Haley will specifically single out the 158 House Republicans who voted after the midterms to keep appropriations earmarks, what she will call a “gateway drug of wasteful spending.” And she’ll suggest to the crowd that perhaps these lawmakers should pay a price, asking, “Isn’t the Club for Growth known for supporting primary challenges to squishy Republicans?”
At the Mahablog, Barbara O'Brien notes the signs of GOP disunity at CPAC -- half-empty halls, Republican presidential aspirants staying away, Steve Bannon attacking Fox News -- and writes:
There was a time it seemed everyone on the Right spoke with one voice, as if they all received the same talking points of the day and stuck to it. In 2001 they were all saying the outgoing Bill Clinton staff vandalized the White House, for example. Saddam Hussein ordered the 9/11 attacks. Democrats politicized Paul Wellstone’s funeral. John Kerry lied about his war experiences. It doesn’t matter that none of those things were true; the righties got the memo, and they all sang the same tune for days on end. But they can’t pull off that kind of unity any more. And I don’t see them pulling together anytime soon.
Is that true? They all seem to be on the same page when it comes to brutal attacks on trans rights. They all denounce (and support legislation restricting) drag and critical race theory and "wokeness." They all agree that the federal government has been "weaponized" against Republicans. They all talk as if Pete Buttigieg personally made that train derail. They all say the same things about Hunter Biden, and Joe Biden, and Kamala Harris, and AOC and Nancy Pelosi and Ilhan Omar.

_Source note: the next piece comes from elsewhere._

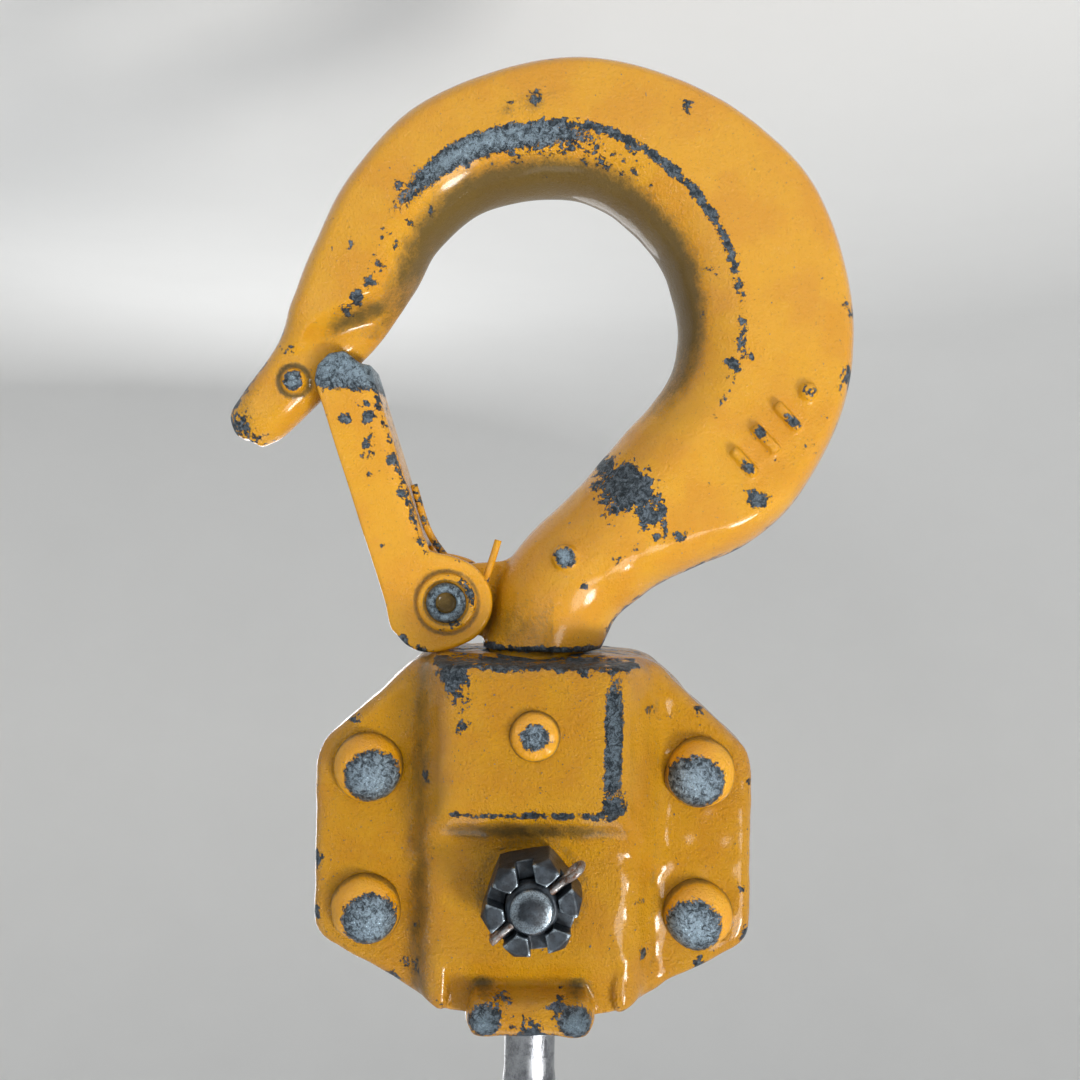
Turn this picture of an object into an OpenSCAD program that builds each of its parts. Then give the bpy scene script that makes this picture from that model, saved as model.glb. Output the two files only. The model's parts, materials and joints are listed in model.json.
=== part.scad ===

I'm not seeing any good evidence that supporters of one Republican will stay home in fall 2024 if another Republican is the nominee. Polling generally shows that the general election will be a tossup whether the nominee is Donald Trump or Ron DeSantis, and Nikki Haley's numbers aren't very different.

We know that Republicans generally come home when it counts. They say they hate Lindsey Graham, but he's always reelected by double digits. They say they regard Mitch McConnell as the lowest of swamp creatures, yet his last two general elections wins were by 15 and 20 points.

The counterargument is that they couldn't get Herschel Walker, Kari Lake, Blake Masters, or Dr. Oz elected last year. But all those races were close. Right-wing voters turned out. It was centrist voters who rejected the hard-right candidates.

I've wondered whether the Republican base was on the verge of breaking up with Fox News, but here are two posts at Gateway Pundit:

Post #1: Fox sucks! Post #2: The libs are attacking our precious Fox again!

What's that proverb that starts with "Me against my brother" and ends with "all of us against the stranger"? Right-wingers are fighting each other now, but when they think we're the enemy, they tend to close ranks.

So if Democrats win in 2024, it will probably be because Republicans run candidates who are seen as too extreme by voters in the middle. It won't be because the right is divided.